Crypto finally takes off


Over the past decade, television has gone over the top (OTT). Netflix and others have a direct connection with consumers, eschewing middlemen like broadcast and cable companies. The result has been the rise of cord cutting and a decline in cable video subscribers.


What does this have to do with crypto? The fundamental revolution enabled by bitcoin is the transmission of value between two untrusted parties without the need of a central counterparty. Before bitcoin, Alice and Bob needed a bank or bank-issued currency in order to transact.


Much like OTT television got rid of the middlemen, so has bitcoin eliminated the bank and the currency-issuing government.
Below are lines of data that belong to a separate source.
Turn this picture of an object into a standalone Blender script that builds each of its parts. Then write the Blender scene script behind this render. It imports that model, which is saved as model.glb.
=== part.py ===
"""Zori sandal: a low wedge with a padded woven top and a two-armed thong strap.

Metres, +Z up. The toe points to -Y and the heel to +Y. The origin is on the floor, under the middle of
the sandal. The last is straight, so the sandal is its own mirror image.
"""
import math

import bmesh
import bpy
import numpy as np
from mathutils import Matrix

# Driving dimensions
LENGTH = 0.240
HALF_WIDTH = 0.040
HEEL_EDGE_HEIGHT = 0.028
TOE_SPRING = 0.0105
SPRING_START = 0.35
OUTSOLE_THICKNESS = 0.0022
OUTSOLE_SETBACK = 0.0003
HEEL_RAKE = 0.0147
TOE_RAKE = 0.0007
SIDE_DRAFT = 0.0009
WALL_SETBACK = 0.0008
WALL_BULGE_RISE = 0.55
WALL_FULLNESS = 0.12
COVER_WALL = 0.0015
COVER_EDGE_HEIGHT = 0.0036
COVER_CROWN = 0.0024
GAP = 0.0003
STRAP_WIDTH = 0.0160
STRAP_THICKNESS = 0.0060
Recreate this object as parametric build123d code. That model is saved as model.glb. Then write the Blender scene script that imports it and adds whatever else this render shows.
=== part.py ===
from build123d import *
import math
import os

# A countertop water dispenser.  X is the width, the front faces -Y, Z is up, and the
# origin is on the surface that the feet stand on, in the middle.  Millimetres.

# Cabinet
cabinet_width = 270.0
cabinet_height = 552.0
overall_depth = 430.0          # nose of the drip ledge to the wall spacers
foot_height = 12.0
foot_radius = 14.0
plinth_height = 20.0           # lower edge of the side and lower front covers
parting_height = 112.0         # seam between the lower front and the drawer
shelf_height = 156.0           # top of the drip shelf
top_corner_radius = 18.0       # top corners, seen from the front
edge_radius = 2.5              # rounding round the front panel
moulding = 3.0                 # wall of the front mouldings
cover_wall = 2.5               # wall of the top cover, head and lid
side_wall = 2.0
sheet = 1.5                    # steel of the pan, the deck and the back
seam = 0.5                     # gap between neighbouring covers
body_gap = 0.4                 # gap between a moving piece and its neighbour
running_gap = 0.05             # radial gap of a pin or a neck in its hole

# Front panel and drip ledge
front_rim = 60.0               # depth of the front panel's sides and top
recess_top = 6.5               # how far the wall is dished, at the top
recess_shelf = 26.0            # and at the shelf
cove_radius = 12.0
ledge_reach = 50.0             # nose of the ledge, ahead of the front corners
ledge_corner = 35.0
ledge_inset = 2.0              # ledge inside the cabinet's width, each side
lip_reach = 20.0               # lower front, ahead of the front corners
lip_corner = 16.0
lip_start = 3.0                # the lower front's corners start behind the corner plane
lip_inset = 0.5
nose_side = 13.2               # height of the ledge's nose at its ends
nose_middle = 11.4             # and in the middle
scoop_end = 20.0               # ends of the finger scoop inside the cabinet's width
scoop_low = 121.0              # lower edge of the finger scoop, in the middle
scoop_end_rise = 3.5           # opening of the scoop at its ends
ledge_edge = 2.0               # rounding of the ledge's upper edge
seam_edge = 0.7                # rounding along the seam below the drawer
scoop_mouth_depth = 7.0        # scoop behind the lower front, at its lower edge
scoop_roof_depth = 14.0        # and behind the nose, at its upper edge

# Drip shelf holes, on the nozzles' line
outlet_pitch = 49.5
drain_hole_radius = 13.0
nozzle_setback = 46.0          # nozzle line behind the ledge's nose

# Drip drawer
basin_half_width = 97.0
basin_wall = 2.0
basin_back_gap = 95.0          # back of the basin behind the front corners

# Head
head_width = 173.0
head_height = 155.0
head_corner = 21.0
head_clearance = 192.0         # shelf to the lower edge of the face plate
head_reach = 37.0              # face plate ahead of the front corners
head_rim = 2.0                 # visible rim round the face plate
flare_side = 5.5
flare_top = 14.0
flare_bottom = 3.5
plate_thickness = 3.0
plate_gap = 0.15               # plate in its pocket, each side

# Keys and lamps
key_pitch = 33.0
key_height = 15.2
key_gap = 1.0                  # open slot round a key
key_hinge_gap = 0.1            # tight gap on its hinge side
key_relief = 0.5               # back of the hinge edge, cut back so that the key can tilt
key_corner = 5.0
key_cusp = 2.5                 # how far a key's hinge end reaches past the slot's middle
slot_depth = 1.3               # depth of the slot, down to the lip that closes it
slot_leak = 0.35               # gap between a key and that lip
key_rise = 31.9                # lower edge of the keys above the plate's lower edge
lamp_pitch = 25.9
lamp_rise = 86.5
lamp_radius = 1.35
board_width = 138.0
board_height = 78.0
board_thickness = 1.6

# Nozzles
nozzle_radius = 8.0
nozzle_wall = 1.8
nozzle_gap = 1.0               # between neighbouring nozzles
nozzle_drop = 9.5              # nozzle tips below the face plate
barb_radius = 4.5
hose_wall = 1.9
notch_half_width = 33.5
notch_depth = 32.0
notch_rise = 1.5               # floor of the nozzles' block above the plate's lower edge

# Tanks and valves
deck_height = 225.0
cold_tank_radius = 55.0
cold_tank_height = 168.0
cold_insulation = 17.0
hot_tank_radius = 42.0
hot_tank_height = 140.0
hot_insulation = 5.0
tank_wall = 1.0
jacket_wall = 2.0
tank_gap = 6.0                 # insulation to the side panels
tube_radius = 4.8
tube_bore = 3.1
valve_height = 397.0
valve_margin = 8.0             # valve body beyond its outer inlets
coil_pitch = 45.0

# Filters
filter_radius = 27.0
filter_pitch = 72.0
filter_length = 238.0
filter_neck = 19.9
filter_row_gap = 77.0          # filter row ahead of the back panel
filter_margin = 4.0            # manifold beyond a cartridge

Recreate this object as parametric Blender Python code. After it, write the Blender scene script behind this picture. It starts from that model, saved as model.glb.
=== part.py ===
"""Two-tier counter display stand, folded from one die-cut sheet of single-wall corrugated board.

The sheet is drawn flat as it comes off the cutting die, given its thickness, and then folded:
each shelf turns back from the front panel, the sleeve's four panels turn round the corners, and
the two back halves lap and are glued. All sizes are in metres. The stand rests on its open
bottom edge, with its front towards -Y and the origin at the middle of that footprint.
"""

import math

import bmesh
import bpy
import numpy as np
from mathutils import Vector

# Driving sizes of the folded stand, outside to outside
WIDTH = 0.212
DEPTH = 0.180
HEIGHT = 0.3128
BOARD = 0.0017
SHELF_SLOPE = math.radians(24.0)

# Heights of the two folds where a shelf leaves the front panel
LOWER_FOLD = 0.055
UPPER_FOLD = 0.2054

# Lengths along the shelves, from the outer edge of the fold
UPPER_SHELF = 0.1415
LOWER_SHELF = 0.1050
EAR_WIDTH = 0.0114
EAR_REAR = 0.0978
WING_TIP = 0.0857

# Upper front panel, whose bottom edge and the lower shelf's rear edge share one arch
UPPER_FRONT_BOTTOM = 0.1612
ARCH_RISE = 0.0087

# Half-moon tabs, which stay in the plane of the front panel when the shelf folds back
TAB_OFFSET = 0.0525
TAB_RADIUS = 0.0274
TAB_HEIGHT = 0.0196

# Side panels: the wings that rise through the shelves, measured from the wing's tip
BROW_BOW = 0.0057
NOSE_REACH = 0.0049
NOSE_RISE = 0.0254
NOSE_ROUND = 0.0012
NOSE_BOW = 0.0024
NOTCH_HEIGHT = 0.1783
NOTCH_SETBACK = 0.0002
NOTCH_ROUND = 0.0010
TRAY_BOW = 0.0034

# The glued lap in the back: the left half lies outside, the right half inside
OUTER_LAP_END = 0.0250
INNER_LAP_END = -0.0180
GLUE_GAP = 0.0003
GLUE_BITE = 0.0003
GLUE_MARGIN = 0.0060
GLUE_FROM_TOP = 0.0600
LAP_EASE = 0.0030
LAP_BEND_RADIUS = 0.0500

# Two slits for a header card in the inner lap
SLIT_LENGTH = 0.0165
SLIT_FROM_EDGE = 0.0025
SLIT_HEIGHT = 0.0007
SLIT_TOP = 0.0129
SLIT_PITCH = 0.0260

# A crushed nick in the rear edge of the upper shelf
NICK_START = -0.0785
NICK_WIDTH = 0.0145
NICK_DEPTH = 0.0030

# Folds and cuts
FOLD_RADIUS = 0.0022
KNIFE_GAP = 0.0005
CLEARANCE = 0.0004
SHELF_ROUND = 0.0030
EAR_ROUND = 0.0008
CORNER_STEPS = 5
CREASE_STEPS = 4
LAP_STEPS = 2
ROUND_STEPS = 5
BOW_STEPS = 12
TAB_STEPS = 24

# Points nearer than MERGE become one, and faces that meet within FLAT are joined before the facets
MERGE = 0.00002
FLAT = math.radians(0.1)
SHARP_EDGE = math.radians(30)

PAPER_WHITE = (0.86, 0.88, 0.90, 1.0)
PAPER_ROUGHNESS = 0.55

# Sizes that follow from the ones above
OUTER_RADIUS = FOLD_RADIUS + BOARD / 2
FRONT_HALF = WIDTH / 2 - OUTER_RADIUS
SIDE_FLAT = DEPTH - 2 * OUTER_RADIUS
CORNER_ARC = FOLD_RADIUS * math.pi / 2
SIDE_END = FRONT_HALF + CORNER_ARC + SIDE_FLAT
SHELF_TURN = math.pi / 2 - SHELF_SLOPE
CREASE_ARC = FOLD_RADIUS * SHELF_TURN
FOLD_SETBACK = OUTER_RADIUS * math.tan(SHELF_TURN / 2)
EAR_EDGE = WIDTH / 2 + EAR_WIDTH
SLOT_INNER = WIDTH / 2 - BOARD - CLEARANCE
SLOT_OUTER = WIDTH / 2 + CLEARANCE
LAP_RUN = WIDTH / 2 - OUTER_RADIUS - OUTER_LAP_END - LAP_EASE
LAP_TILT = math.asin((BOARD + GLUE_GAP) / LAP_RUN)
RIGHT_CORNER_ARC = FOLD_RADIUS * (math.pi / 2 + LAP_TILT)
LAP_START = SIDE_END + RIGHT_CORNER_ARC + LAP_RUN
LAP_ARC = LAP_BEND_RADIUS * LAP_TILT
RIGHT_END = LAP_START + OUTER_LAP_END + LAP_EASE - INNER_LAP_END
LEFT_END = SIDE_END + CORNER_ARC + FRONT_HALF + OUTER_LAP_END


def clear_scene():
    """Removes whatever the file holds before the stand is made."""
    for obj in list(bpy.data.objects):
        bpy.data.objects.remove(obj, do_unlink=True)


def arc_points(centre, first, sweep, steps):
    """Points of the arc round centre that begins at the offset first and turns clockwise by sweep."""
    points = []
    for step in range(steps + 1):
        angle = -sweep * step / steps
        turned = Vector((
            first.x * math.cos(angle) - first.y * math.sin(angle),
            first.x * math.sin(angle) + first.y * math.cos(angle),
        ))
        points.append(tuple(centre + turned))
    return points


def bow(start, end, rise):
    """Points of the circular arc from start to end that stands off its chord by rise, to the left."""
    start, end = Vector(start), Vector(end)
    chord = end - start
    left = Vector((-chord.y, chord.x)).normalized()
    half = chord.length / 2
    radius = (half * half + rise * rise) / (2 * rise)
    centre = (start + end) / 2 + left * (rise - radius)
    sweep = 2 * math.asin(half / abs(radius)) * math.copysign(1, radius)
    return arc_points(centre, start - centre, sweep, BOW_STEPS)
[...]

Through bitcoin, Alice and Bob needn’t trust each other. Instead, they trust the mathematics of encryption, which allow their transaction to be securely recorded on the blockchain.


Crypto has yet to reach mass adoption, despite dozens of central banks experimenting with their own crypto currencies. Now, large corporations with billions of users—like Facebook, with its project Libra—make it likelier that within ten years, we’ll have OTT money with at least a billion users.


Why does this matter?


It's absurd that sitting here in 2020, it's still very expensive and cumbersome to send money cross-border. Just try sending $5 to your friend in Canada.


Zuckerberg's vision with Libra is to make money as easy to send as a photo on WhatsApp. The removal of friction this enables is incredible. We might finally see the rise of micro-transactions (which are infeasible using credit cards) and entire new business models, scarce digital assets and monetization schemes built on top of crypto.